* INFORMATION SUPPLIED

········

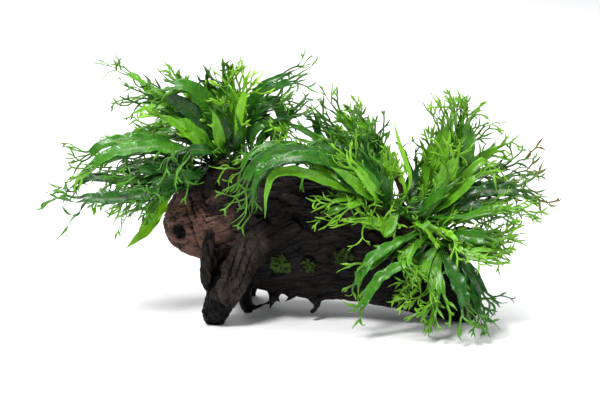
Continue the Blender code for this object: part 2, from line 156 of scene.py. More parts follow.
# Fronds beyond the separate solids, each drawn with the frond whose solid reaches as far:
# share of the way along the creeping stem, midrib after the foot, width, spread of the
# crest (0 for a plain tip) and tone. The last point is the crest's end.
SMALL_FRONDS = {
    "left_hanging_yellow": [
        (0.05, [(-116, 21, 139), (-146, 16, 112), (-165, 12, 109), (-185, 8, 102)], 6, 0, 0.4),
        (0.02, [(-110, 25, 142), (-134, 18, 120), (-150, 16, 106), (-172, 14, 94)], 7, 12, -0.8),
        (0.10, [(-108, 10, 142), (-148, -8, 128), (-184, -18, 123), (-222, -24, 110)], 9, 28, 0.2)],
    "left_low_reach": [
        (0.08, [(-106, 0, 148), (-140, -16, 158), (-176, -28, 157), (-214, -34, 143)], 10, 32, 0.1),
        (0.12, [(-104, 4, 144), (-138, -14, 143), (-165, -28, 137), (-205, -40, 130)], 10, 30, 0.6),
        (0.06, [(-106, 14, 146), (-136, 4, 148), (-166, -6, 144), (-196, -12, 128)], 9, 30, -0.6),
        (0.09, [(-104, -4, 142), (-132, -24, 138), (-158, -36, 130), (-186, -46, 116)], 9, 28, 0.1),
        (0.03, [(-112, 8, 140), (-142, -2, 132), (-170, -10, 124), (-204, -18, 120)], 8, 26, 0.7),
        (0.16, [(-100, -10, 150), (-128, -30, 152), (-152, -40, 146), (-178, -48, 134)], 8, 24, -0.3),
        (0.05, [(-112, 24, 150), (-142, 22, 157), (-168, 18, 154), (-202, 14, 142)], 10, 36, -0.8),
        (0.04, [(-112, 30, 144), (-140, 30, 142), (-164, 28, 132), (-190, 26, 114)], 10, 34, -0.7),
        (0.08, [(-108, 20, 156), (-136, 14, 168), (-160, 8, 171), (-194, 4, 166)], 10, 36, -0.3),
        (0.10, [(-104, -8, 150), (-128, -26, 146), (-150, -38, 132), (-172, -48, 112)], 9, 30, 0.2),
        (0.06, [(-110, 10, 142), (-134, 0, 132), (-152, -8, 118), (-170, -14, 99)], 8, 26, 0.5),
        (0.03, [(-114, 26, 148), (-150, 20, 150), (-186, 12, 144), (-226, 4, 130)], 9, 34, -0.5)],
    "left_dark_arch": [
        (0.9, [(-46, 44, 184), (-38, 46, 212), (-24, 46, 226), (-6, 44, 244)], 11, 30, 0.2),
        (0.95, [(-40, 24, 180), (-24, 14, 200), (-10, 8, 206), (12, 2, 210)], 9, 26, -0.4),
        (0.97, [(-36, 40, 176), (-12, 44, 196), (8, 44, 208), (30, 42, 226)], 10, 34, 0.4)],
    "left_bright_upright": [
        (0.8, [(-58, 34, 190), (-58, 36, 220), (-52, 34, 238), (-44, 32, 258)], 11, 30, 0.3),
        (0.7, [(-62, 20, 192), (-56, 14, 224), (-46, 10, 240), (-34, 6, 256)], 9, 30, 0.6)],
    "left_light_mid": [
        (0.30, [(-95, 30, 184), (-124, 25, 206), (-146, 22, 212), (-168, 20, 205)], 14, 0, 0.0)],
    "mid_big_arch": [
        (0.18, [(49, 0, 157), (19, -14, 179), (-5, -20, 186), (-20, -32, 182)], 13, 12, -0.8)],
    "mid_long_one": [
        (0.50, [(74, 48, 148), (58, 66, 179), (47, 72, 196), (40, 74, 212)], 8, 12, 0.1)],
    "mid_cluster": [
        (0.92, [(111, 12, 140), (111, 14, 160), (109, 16, 184)], 11, 22, -0.7)],
    "mid_front_spray": [
        (0.45, [(82, -36, 109), (65, -48, 114), (54, -54, 112), (32, -58, 104)], 9, 30, 0.7)],
    "right_bright_fork": [
        (0.35, [(148, -4, 130), (170, -2, 155), (185, 0, 163), (196, -5, 154), (205, -8, 134)],
         9, 20, 0.6)],
    "right_low_reach": [
        (0.60, [(156, -26, 107), (190, -32, 119), (217, -34, 118), (232, -34, 97)], 7, 20, 0.1),
        (0.40, [(153, 4, 105), (180, 6, 106), (207, 8, 97)], 11, 30, 0.2),
        (0.50, [(160, -14, 113), (183, -18, 112), (209, -20, 100)], 7, 26, 0.9)],
    "right_droop_a": [
        (0.30, [(95, -46, 92), (77, -52, 76), (60, -54, 62), (42, -54, 47)], 9, 16, 0.7)],
    "right_lace_low": [
        (0.55, [(127, -58, 64), (126, -64, 48), (118, -68, 36), (104, -70, 21)], 8, 28, 0.6),
        (0.45, [(118, -44, 110), (131, -58, 106), (141, -66, 90)], 13, 16, 0.1)],
    "right_low_tip": [
        (0.60, [(146, -50, 100), (158, -62, 88), (146, -66, 75)], 6, 16, 1.0),
        (0.75, [(152, -56, 90), (165, -66, 81), (184, -70, 70)], 6, 18, 1.0)],
}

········

* TASK DESCRIPTION
Each line above must be printed exactly as it appears.

* RESULT OF THIS EXERCISE
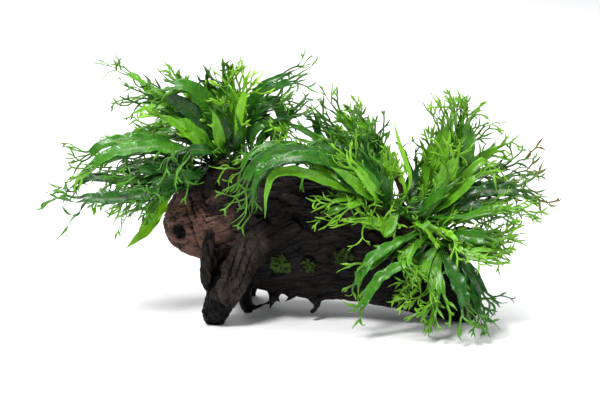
Continue the Blender code for this object: part 2, from line 156 of scene.py. More parts follow.
# Fronds beyond the separate solids, each drawn with the frond whose solid reaches as far:
# share of the way along the creeping stem, midrib after the foot, width, spread of the
# crest (0 for a plain tip) and tone. The last point is the crest's end.
SMALL_FRONDS = {
    "left_hanging_yellow": [
        (0.05, [(-116, 21, 139), (-146, 16, 112), (-165, 12, 109), (-185, 8, 102)], 6, 0, 0.4),
        (0.02, [(-110, 25, 142), (-134, 18, 120), (-150, 16, 106), (-172, 14, 94)], 7, 12, -0.8),
        (0.10, [(-108, 10, 142), (-148, -8, 128), (-184, -18, 123), (-222, -24, 110)], 9, 28, 0.2)],
    "left_low_reach": [
        (0.08, [(-106, 0, 148), (-140, -16, 158), (-176, -28, 157), (-214, -34, 143)], 10, 32, 0.1),
        (0.12, [(-104, 4, 144), (-138, -14, 143), (-165, -28, 137), (-205, -40, 130)], 10, 30, 0.6),
        (0.06, [(-106, 14, 146), (-136, 4, 148), (-166, -6, 144), (-196, -12, 128)], 9, 30, -0.6),
        (0.09, [(-104, -4, 142), (-132, -24, 138), (-158, -36, 130), (-186, -46, 116)], 9, 28, 0.1),
        (0.03, [(-112, 8, 140), (-142, -2, 132), (-170, -10, 124), (-204, -18, 120)], 8, 26, 0.7),
        (0.16, [(-100, -10, 150), (-128, -30, 152), (-152, -40, 146), (-178, -48, 134)], 8, 24, -0.3),
        (0.05, [(-112, 24, 150), (-142, 22, 157), (-168, 18, 154), (-202, 14, 142)], 10, 36, -0.8),
        (0.04, [(-112, 30, 144), (-140, 30, 142), (-164, 28, 132), (-190, 26, 114)], 10, 34, -0.7),
        (0.08, [(-108, 20, 156), (-136, 14, 168), (-160, 8, 171), (-194, 4, 166)], 10, 36, -0.3),
        (0.10, [(-104, -8, 150), (-128, -26, 146), (-150, -38, 132), (-172, -48, 112)], 9, 30, 0.2),
        (0.06, [(-110, 10, 142), (-134, 0, 132), (-152, -8, 118), (-170, -14, 99)], 8, 26, 0.5),
        (0.03, [(-114, 26, 148), (-150, 20, 150), (-186, 12, 144), (-226, 4, 130)], 9, 34, -0.5)],
    "left_dark_arch": [
        (0.9, [(-46, 44, 184), (-38, 46, 212), (-24, 46, 226), (-6, 44, 244)], 11, 30, 0.2),
        (0.95, [(-40, 24, 180), (-24, 14, 200), (-10, 8, 206), (12, 2, 210)], 9, 26, -0.4),
        (0.97, [(-36, 40, 176), (-12, 44, 196), (8, 44, 208), (30, 42, 226)], 10, 34, 0.4)],
    "left_bright_upright": [
        (0.8, [(-58, 34, 190), (-58, 36, 220), (-52, 34, 238), (-44, 32, 258)], 11, 30, 0.3),
        (0.7, [(-62, 20, 192), (-56, 14, 224), (-46, 10, 240), (-34, 6, 256)], 9, 30, 0.6)],
    "left_light_mid": [
        (0.30, [(-95, 30, 184), (-124, 25, 206), (-146, 22, 212), (-168, 20, 205)], 14, 0, 0.0)],
    "mid_big_arch": [
        (0.18, [(49, 0, 157), (19, -14, 179), (-5, -20, 186), (-20, -32, 182)], 13, 12, -0.8)],
    "mid_long_one": [
        (0.50, [(74, 48, 148), (58, 66, 179), (47, 72, 196), (40, 74, 212)], 8, 12, 0.1)],
    "mid_cluster": [
        (0.92, [(111, 12, 140), (111, 14, 160), (109, 16, 184)], 11, 22, -0.7)],
    "mid_front_spray": [
        (0.45, [(82, -36, 109), (65, -48, 114), (54, -54, 112), (32, -58, 104)], 9, 30, 0.7)],
    "right_bright_fork": [
        (0.35, [(148, -4, 130), (170, -2, 155), (185, 0, 163), (196, -5, 154), (205, -8, 134)],
         9, 20, 0.6)],
    "right_low_reach": [
        (0.60, [(156, -26, 107), (190, -32, 119), (217, -34, 118), (232, -34, 97)], 7, 20, 0.1),
        (0.40, [(153, 4, 105), (180, 6, 106), (207, 8, 97)], 11, 30, 0.2),
        (0.50, [(160, -14, 113), (183, -18, 112), (209, -20, 100)], 7, 26, 0.9)],
    "right_droop_a": [
        (0.30, [(95, -46, 92), (77, -52, 76), (60, -54, 62), (42, -54, 47)], 9, 16, 0.7)],
    "right_lace_low": [
        (0.55, [(127, -58, 64), (126, -64, 48), (118, -68, 36), (104, -70, 21)], 8, 28, 0.6),
        (0.45, [(118, -44, 110), (131, -58, 106), (141, -66, 90)], 13, 16, 0.1)],
    "right_low_tip": [
        (0.60, [(146, -50, 100), (158, -62, 88), (146, -66, 75)], 6, 16, 1.0),
        (0.75, [(152, -56, 90), (165, -66, 81), (184, -70, 70)], 6, 18, 1.0)],
}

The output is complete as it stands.